→ TASK PROMPT:
Will you repeat only the lines beginning at the one that mentions "for name, side" and ending at the one that mentions "record = json.load(file)", both of them included, exactly?

→ MATERIAL:

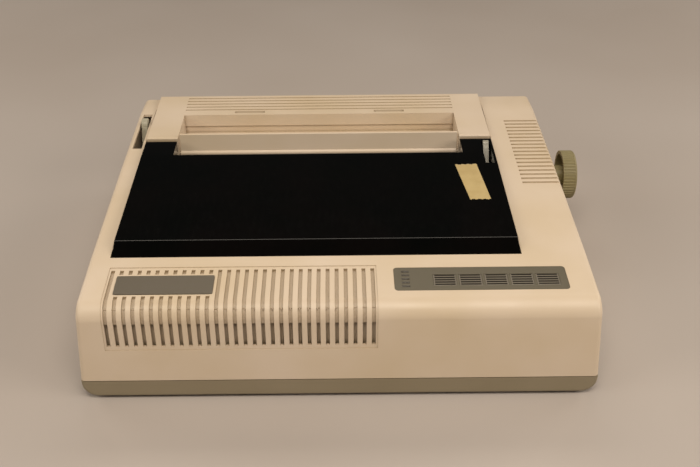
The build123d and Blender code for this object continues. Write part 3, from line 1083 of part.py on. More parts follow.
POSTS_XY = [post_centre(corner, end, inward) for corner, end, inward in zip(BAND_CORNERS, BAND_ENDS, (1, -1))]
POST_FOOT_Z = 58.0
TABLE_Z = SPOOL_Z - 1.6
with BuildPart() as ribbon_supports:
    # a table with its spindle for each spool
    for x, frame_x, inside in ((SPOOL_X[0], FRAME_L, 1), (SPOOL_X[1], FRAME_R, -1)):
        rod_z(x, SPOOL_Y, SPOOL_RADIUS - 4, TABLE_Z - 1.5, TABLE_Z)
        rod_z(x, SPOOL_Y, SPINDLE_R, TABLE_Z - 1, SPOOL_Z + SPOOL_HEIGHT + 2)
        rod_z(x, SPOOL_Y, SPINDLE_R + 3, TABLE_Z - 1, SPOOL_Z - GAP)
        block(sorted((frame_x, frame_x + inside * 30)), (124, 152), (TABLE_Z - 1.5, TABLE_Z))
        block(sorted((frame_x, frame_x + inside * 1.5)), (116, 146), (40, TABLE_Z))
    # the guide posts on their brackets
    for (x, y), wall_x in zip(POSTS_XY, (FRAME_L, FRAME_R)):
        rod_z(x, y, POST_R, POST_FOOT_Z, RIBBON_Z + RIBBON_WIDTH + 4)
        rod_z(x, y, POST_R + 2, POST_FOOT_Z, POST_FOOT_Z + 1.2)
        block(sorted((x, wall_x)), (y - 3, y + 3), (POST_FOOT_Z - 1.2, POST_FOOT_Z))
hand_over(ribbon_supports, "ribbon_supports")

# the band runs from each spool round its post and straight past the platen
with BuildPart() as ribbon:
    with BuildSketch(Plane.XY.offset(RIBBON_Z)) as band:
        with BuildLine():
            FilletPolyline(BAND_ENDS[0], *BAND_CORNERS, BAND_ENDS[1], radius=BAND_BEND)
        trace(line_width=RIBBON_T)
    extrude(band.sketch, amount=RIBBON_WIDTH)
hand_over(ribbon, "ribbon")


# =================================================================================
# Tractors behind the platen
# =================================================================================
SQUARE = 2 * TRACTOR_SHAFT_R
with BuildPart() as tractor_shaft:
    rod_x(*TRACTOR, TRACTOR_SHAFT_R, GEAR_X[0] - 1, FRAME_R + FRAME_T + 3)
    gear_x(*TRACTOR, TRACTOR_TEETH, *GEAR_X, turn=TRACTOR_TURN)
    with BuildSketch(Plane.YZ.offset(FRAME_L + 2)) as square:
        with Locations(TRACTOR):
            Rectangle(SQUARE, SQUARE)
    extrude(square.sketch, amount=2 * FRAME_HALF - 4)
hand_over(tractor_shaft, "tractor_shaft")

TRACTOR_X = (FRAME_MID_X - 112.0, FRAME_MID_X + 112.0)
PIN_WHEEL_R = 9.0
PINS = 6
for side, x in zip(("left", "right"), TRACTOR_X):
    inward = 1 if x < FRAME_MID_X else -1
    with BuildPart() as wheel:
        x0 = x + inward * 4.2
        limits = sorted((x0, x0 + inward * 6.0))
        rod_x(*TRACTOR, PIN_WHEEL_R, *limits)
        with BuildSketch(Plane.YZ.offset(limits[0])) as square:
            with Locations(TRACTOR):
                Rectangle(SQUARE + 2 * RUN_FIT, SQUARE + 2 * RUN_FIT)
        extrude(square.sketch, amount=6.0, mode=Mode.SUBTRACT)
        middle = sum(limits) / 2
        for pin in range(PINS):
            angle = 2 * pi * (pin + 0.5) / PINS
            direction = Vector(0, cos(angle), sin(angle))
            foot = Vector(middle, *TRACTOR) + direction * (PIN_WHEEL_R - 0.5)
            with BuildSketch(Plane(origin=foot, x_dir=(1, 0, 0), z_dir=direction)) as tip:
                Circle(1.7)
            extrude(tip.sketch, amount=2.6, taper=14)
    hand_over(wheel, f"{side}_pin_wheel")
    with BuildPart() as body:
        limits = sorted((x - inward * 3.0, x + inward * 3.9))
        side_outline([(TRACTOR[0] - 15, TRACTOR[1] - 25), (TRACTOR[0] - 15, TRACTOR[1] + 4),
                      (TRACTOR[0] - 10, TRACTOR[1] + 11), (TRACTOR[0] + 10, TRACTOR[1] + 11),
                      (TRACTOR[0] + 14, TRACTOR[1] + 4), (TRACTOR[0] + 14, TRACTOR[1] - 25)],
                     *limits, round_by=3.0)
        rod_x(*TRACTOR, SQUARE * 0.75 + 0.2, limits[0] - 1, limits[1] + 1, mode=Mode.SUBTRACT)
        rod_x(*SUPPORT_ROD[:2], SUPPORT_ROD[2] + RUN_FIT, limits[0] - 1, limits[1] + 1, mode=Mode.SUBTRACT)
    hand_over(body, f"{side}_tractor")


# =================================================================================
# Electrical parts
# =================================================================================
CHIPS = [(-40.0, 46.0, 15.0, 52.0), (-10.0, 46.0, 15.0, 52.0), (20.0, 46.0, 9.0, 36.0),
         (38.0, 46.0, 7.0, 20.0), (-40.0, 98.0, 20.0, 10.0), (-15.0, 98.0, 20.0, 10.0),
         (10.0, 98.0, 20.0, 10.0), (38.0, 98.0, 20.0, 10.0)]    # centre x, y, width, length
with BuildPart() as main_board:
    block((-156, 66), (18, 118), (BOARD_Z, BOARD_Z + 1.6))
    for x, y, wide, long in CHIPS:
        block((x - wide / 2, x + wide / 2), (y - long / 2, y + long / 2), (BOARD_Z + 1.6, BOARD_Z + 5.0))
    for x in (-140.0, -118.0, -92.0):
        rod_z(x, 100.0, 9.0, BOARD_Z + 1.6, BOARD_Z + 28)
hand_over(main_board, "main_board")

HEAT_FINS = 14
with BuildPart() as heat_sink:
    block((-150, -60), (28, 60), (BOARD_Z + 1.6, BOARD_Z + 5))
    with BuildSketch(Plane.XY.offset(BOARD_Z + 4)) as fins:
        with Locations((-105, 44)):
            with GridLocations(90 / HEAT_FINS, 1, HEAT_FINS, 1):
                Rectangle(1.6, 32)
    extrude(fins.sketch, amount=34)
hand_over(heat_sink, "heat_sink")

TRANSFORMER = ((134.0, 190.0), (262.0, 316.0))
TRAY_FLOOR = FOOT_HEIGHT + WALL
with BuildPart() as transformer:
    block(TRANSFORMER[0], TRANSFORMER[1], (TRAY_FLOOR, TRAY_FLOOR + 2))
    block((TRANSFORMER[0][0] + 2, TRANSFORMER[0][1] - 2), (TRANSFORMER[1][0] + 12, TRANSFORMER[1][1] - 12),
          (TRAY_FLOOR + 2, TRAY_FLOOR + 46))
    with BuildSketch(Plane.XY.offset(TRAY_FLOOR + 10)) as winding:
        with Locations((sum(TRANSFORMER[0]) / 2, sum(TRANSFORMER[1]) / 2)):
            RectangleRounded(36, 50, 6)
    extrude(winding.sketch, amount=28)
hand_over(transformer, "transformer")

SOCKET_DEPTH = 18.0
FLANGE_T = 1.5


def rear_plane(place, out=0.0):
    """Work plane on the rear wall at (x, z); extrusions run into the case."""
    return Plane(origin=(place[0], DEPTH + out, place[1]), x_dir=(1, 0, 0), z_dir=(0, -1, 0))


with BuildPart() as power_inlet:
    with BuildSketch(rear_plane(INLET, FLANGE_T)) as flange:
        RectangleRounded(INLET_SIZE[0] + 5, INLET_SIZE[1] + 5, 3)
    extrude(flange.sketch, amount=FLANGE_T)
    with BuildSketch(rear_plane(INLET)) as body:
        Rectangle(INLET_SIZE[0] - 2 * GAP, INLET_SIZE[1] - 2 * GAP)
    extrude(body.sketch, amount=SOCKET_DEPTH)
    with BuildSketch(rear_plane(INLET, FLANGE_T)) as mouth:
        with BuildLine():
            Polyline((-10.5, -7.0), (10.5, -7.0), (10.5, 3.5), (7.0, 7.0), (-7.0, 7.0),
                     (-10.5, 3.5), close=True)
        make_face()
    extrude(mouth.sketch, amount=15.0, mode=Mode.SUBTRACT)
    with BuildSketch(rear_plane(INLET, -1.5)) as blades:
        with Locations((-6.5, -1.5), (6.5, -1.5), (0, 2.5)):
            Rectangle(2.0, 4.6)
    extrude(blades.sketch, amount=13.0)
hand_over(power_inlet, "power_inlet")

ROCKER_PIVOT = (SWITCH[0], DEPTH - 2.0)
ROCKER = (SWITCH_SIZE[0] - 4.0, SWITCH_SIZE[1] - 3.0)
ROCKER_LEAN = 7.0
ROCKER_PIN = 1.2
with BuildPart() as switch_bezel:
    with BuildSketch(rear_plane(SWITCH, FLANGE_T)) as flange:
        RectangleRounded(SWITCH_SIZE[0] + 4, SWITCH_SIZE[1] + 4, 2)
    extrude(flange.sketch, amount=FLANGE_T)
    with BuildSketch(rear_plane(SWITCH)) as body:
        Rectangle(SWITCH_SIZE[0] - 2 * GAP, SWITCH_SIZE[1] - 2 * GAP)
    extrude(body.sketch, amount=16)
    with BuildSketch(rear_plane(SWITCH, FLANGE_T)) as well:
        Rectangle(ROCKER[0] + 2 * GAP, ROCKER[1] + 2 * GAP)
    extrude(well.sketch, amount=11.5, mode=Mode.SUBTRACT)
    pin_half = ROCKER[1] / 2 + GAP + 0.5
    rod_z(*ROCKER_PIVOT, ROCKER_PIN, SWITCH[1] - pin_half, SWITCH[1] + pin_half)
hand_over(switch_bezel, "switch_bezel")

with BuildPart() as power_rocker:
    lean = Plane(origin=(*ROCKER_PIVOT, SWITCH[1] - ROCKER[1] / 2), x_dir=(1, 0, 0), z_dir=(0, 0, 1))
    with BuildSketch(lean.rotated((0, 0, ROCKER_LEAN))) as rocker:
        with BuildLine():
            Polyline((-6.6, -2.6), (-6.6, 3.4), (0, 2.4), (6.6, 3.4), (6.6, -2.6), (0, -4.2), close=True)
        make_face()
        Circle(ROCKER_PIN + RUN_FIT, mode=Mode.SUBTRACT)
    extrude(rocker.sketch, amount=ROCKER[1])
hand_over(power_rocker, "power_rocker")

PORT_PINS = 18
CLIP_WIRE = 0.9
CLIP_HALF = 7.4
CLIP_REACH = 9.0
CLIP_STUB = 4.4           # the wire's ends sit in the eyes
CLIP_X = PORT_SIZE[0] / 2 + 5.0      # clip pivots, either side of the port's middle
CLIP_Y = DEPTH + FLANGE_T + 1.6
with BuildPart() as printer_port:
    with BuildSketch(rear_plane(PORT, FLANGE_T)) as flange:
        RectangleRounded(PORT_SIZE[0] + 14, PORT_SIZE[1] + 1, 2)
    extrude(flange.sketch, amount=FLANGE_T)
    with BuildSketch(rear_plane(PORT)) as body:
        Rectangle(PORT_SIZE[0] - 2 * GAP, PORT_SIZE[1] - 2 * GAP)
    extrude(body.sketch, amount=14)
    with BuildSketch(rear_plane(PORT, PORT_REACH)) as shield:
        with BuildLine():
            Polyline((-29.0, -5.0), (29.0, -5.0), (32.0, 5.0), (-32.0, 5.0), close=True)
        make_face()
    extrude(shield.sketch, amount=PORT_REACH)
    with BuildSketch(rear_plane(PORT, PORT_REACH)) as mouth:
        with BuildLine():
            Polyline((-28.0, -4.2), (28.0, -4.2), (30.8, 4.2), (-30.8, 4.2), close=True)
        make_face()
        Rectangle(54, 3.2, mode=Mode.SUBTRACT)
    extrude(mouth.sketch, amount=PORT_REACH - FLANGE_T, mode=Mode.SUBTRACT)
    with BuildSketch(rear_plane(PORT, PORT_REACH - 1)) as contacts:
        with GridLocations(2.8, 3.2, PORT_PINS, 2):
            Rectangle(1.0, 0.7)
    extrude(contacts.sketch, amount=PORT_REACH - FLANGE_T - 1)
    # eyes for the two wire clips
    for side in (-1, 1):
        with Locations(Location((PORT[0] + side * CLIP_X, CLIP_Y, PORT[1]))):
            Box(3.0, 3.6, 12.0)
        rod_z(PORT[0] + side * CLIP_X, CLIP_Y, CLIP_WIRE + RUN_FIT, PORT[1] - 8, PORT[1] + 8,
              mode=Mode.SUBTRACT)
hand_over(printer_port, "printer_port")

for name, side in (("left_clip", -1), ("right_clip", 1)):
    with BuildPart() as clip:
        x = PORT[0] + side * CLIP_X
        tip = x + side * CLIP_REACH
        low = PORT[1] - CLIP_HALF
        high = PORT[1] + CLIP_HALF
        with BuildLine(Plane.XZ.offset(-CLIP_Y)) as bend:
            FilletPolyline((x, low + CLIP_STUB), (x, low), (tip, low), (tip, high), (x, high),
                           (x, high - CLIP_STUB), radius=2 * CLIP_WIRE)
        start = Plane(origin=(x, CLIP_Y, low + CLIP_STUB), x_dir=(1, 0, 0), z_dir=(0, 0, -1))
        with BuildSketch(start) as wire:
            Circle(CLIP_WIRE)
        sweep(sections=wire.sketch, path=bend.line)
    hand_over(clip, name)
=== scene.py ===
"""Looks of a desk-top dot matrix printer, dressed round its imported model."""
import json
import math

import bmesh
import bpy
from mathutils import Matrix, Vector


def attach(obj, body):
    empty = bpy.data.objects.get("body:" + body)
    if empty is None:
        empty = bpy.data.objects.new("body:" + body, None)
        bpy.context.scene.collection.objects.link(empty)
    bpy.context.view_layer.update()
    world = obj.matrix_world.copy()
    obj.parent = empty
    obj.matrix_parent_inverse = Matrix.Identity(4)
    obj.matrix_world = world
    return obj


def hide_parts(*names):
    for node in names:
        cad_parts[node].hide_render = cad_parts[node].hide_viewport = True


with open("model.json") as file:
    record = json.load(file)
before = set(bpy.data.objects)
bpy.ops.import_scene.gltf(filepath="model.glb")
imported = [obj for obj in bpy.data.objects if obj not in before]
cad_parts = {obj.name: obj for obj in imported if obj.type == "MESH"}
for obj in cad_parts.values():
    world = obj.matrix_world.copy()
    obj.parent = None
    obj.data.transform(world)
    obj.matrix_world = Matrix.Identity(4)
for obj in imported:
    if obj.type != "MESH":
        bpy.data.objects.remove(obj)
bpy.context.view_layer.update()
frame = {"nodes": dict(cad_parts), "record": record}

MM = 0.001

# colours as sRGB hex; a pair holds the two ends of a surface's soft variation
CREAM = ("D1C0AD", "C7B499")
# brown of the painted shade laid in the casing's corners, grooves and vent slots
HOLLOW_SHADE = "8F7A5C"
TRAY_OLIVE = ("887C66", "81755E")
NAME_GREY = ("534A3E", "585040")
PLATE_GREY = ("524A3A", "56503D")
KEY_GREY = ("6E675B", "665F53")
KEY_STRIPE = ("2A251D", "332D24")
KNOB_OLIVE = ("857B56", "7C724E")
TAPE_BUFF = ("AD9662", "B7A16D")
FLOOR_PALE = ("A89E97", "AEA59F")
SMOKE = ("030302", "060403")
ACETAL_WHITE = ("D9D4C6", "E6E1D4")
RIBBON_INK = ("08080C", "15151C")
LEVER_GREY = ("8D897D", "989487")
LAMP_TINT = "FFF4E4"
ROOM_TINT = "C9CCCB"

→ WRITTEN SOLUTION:
for name, side in (("left_clip", -1), ("right_clip", 1)):
    with BuildPart() as clip:
        x = PORT[0] + side * CLIP_X
        tip = x + side * CLIP_REACH
        low = PORT[1] - CLIP_HALF
        high = PORT[1] + CLIP_HALF
        with BuildLine(Plane.XZ.offset(-CLIP_Y)) as bend:
            FilletPolyline((x, low + CLIP_STUB), (x, low), (tip, low), (tip, high), (x, high),
                           (x, high - CLIP_STUB), radius=2 * CLIP_WIRE)
        start = Plane(origin=(x, CLIP_Y, low + CLIP_STUB), x_dir=(1, 0, 0), z_dir=(0, 0, -1))
        with BuildSketch(start) as wire:
            Circle(CLIP_WIRE)
        sweep(sections=wire.sketch, path=bend.line)
    hand_over(clip, name)
=== scene.py ===
"""Looks of a desk-top dot matrix printer, dressed round its imported model."""
import json
import math

import bmesh
import bpy
from mathutils import Matrix, Vector


def attach(obj, body):
    empty = bpy.data.objects.get("body:" + body)
    if empty is None:
        empty = bpy.data.objects.new("body:" + body, None)
        bpy.context.scene.collection.objects.link(empty)
    bpy.context.view_layer.update()
    world = obj.matrix_world.copy()
    obj.parent = empty
    obj.matrix_parent_inverse = Matrix.Identity(4)
    obj.matrix_world = world
    return obj


def hide_parts(*names):
    for node in names:
        cad_parts[node].hide_render = cad_parts[node].hide_viewport = True


with open("model.json") as file:
    record = json.load(file)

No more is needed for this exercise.